“Terminal man” died – at the airport – Panorama

“The passport is the noblest part of a person,” wrote Bertolt Brecht in his “Refugee Talks” in the early 1940s. Mehran Karimi Nasseri, who claims to have fled Iran, lost this part. It is not entirely clear whether his papers were stolen in November 1988 in the transit area of ​​Charles de Gaulle Airport in Paris or whether he arrived without a passport. The fact that Nasseri could prove neither his identity nor his refugee status had fatal consequences.

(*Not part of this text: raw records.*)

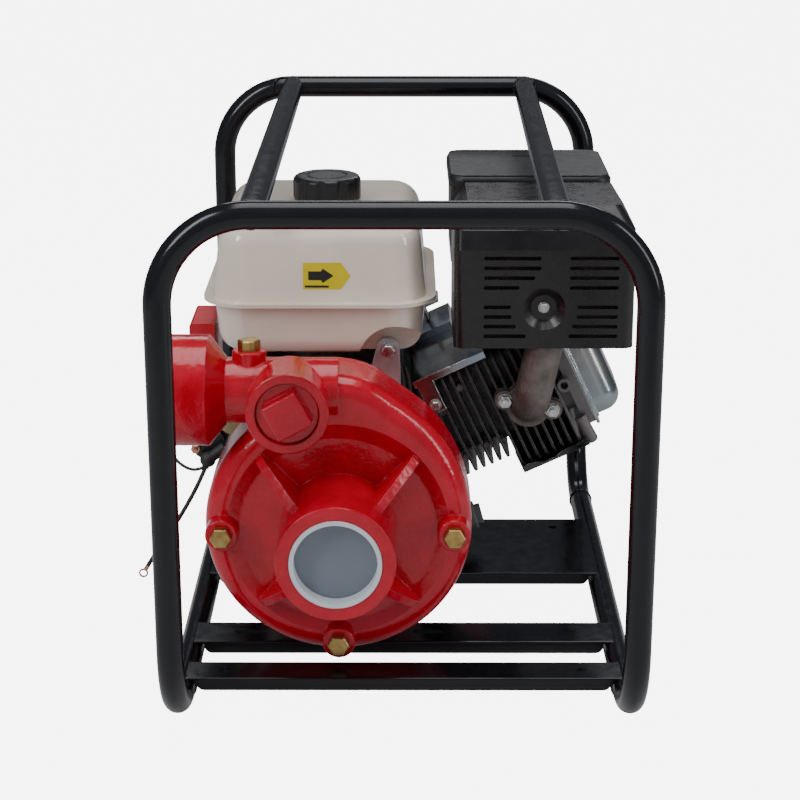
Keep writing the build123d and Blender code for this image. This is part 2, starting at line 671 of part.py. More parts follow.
def build_engine_castings():
    parts["cylinder_block"] = make_block()
    parts["crankcase_cover"] = make_cover()
    parts["cylinder_head"] = make_head()
    parts["valve_cover"] = make_valve_cover()
    parts["cylinder_shroud"] = make_shroud()
    parts["exhaust_elbow"] = make_elbow()
    nuts = []
    for x, z in stud_places():
        stud = rod_y(x, z, EXHAUST_Y + 14, EXHAUST_Y - 20, 4)
        nuts.append(stud + hex_head(facing(EXHAUST_Y - 9, x, z), 13, 7, 7.9))
    parts["exhaust_studs"] = Compound(nuts)
    feet = []
    for x in (AXIS_X - FEET_X, AXIS_X + FEET_X):
        for y in FEET_Y:
            top = Plane(origin=(x, y, DECK_Z + 13), x_dir=(1, 0, 0), z_dir=(0, 0, 1))
            low = Plane(origin=(x, y, DECK_Z - PLATE_T), x_dir=(1, 0, 0), z_dir=(0, 0, -1))
            feet.append(bolt(top, 5, 20, 16, 7) + hex_head(low, 16, 6))
    parts["engine_mount_bolts"] = Compound(feet)


# ---------------------------------------------------------------- engine running gear


def make_crankshaft():
    """Crankshaft with two balanced webs, crank pin, timing gear and the pump's long nose."""
    body = rod_y(AXIS_X, AXIS_Z, -190, 22, SHAFT_R)
    body += rod_y(AXIS_X, AXIS_Z, 82, 171, SHAFT_R)
    body += rod_y(AXIS_X, AXIS_Z, 171, 192, 10)
    for y in (22, 66):
        body += rod_y(AXIS_X, AXIS_Z, y, y + 16, 56)
    x, z = along_cyl(CRANK_THROW, 0)
    body += rod_y(x, z, 38, 66, 17)
    gear = gear_outline(20, 0.5) - Circle(SHAFT_R)
    body += extrude(facing(14) * (Rot(0, 0, CAM_ANGLE) * gear), 12)
    return body


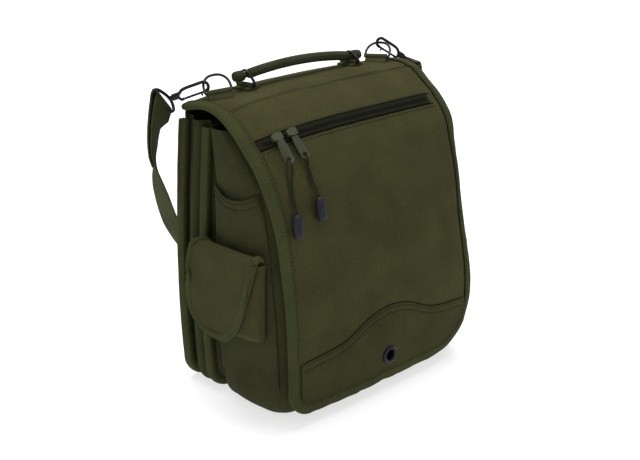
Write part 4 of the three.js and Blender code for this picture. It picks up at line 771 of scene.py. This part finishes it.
CORDS = {
    "left": ([(-119.9, 239.8, 5.9), (-118.9, 234, 4.4), (-117.9, 226, 2.6), (-116.8, 217, 2), (-115.6, 208, 2),
              (-114.4, 200, 2.4), (-113.4, 193, 4.6)],
             [(-106.6, 192, 4.2), (-108, 199, 2.6), (-111.6, 208, 2), (-113.8, 217, 2), (-115.4, 226, 2.6),
              (-116.6, 234, 4.4), (-117.5, 239.8, 5.9)]),
    "right": ([(-89.6, 228.7, 5.9), (-90.4, 223, 4.4), (-90.9, 215, 2.4), (-91, 207, 2), (-90.6, 200, 3), (-89.6, 194, 7.4)],
              [(-87.8, 192, 1.9), (-87.6, 199, 1.9), (-87.8, 207, 2), (-87.9, 215, 2.4), (-87.6, 223, 4.4),
               (-87.2, 228.7, 5.9)]),
}
CORD_ENDS = {"left": (-118.7, 240.2, -2.2), "right": (-88.4, 229.1, -1.4)}


def tab_hole(name):
    """The middle of a pull tab's hole and the way its plate faces, from the CAD plate's box."""
    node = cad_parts[name]
    co = np.empty(len(node.data.vertices) * 3, dtype=np.float32)
    node.data.vertices.foreach_get("co", co)
    co = co.reshape(-1, 3).astype(float) / MM
    middle = co.mean(axis=0)
    ways = np.linalg.svd(co - middle, full_matrices=False)[2]
    down = ways[0] if ways[0][2] < 0 else -ways[0]
    face = ways[2] if ways[2][1] < 0 else -ways[2]
    end = ((co - middle) @ down).max()
    return middle + down * (end - 5), face


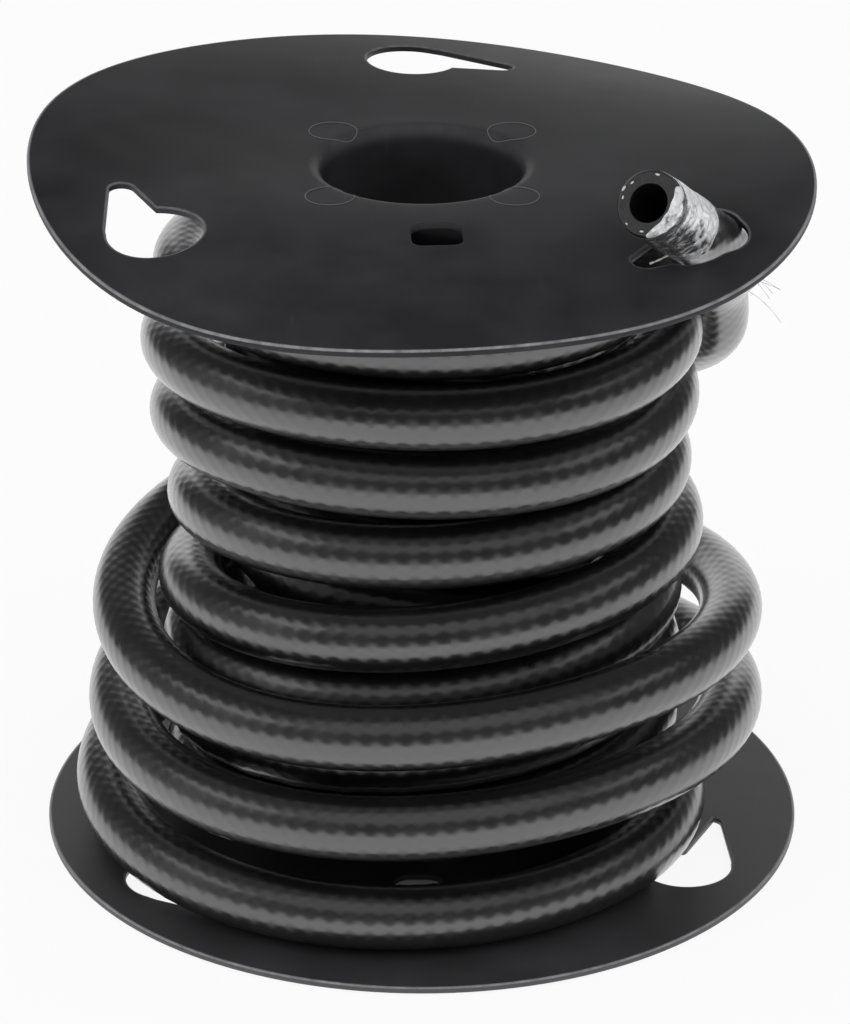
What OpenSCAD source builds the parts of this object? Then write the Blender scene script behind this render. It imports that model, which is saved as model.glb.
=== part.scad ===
// Moulded plastic reel with one length of reinforced rubber hose wound on it.
// The origin is at the middle of the bottom flange's resting face, +Z up, millimetres.

/* [Reel] */
// Outer diameter of both flanges
flange_dia = 229; // [210:1:280]
// Height over both flanges at the hub
reel_height = 211.5; // [195:0.5:260]
// Wall thickness of the flanges
flange_thick = 2; // [1.6:0.1:3]
// Diameter of the arbor hole through the reel
arbor_dia = 58; // [50:0.5:61]
// Rounding at the mouth of the arbor hole
arbor_lip = 4.5; // [2:0.1:5]
// Wall of the arbor sleeve
arbor_wall = 2.5; // [1.5:0.1:3]
// Length of the arbor sleeve inside each flange
sleeve_len = 34; // [20:1:60]

/* [Drum] */
// Outer diameter of the drum tube
drum_dia = 79; // [77:0.5:90]
// Wall of the drum tube
drum_wall = 2.8; // [2:0.1:3.5]
// Depth of the spigot that plugs into the drum tube
spigot_depth = 20; // [10:1:30]
// Wall of the spigot
spigot_wall = 2.2; // [1.5:0.1:2.5]
// Radial clearance of the spigot in the drum tube
spigot_clear = 0.1; // [0.05:0.01:0.3]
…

He was not allowed to continue to London as planned, but he was also not allowed to leave the airport. So he stayed where he was and installed himself in an alcove in Terminal 1. For years, Nasseri, who called himself “Sir Alfred”, tried to be accepted in several European countries without success. He didn’t get a visa for France until 1999, but he lived for another seven years in the alcove under an airport escalator where he had set himself up. Journalists who have repeatedly portrayed him over the years report that he is a quiet, withdrawn person.

Now Mehran Karimi Nasseri is dead. He died of natural causes in Terminal 2F of the airport on Saturday afternoon. In mid-September, the 76-year-old moved back to the airport after previously living in a home and most recently in a hotel. He always sat in the same spot with his belongings in a trolley, airport workers told the newspaper Le Parisien. Recently he had hardly spoken and stared into space. A few thousand euros were found on him, the newspaper reports.

Nasseri’s story had inspired Steven Spielberg’s 2004 film “Terminal” with Tom Hanks, ten years earlier there had already been a French film with Jean Rochefort about his fate. With the money he got for the Spielberg film, Nasseri moved into a hotel. After the death of the “terminal man,” as he called himself in an autobiographical novel, the airport covered his seat with a white sheet.